There is a need to develop inland waterways in Zambia but it is hampered by a lack of management know-how in the sector and a lack of port facilities. Development of the road network has reduced the demand for commercial boat services where road services compete. No major urban centres have developed on any waterways and so boat transport is not used for any urban or inter-urban travel.
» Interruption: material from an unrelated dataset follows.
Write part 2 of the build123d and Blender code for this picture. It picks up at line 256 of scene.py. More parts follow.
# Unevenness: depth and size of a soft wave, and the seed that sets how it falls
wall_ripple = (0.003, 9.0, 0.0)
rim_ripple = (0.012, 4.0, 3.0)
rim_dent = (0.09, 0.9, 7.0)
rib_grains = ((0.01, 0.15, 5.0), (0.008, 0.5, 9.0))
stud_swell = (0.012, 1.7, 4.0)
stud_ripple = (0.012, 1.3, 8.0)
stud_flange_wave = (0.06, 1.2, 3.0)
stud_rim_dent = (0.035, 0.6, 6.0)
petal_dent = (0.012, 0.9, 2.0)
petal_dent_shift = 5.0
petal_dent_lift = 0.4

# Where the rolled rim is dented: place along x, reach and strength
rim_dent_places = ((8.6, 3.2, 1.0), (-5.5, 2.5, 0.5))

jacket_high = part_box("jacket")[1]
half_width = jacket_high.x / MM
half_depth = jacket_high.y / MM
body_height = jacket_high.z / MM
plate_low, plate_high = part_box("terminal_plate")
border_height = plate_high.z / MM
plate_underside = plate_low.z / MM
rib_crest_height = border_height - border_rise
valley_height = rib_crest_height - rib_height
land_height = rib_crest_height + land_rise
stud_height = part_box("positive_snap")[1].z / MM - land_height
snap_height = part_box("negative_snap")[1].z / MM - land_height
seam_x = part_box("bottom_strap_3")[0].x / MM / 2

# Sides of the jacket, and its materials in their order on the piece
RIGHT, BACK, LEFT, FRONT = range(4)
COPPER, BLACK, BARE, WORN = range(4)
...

The only centres which can be considered to have commercial boat services are, in rough order of size:

=== Commercial operators ===

- Mpulungu, Lake Tanganyika, serving the Zambian shore and islands up to Nsumbu and Ndole Bay, with international services to Tanzania, DR Congo and Burundi.
- Samfya, Lake Bangweulu
- Nchelenge-Kashikishi, Lake Mweru (with international connections to DR Congo at Kilwa and Kasenga).
- Mongu, Zambezi River, especially to Kalabo.

=== Tourism operators ===

Boat operators serving the tourist trade are found in:

- Mpulungu on Lake Tanganyika
- Nsumbu National Park at Kasaba Bay on Lake Tanganyika
- South Luangwa National Park on the Luangwa River
- Kafue National Park on the Kafue River and the lake formed by the Itezhi-Tezhi Dam
- Mongu on the Zambezi
- Livingstone on the Zambezi
- Siavonga and Sinazongwe on Lake Kariba
- Lower Zambezi National Park on the Zambezi

In addition to these there are a number of tour companies and camps set up for fishing and adventure tours, especially on the upper Zambezi, mostly catering for international tourists at high prices.

=== Boat use for non-commercial and subsistence use ===

Use of dugout canoes has declined somewhat except in more remote locations, due to a relative shortage of good African Teak trees, and competition from timber plank, aluminium and glass-fibre boats. The use of outboard motors remains relatively low due to the high cost of fuel and lack of maintenance services.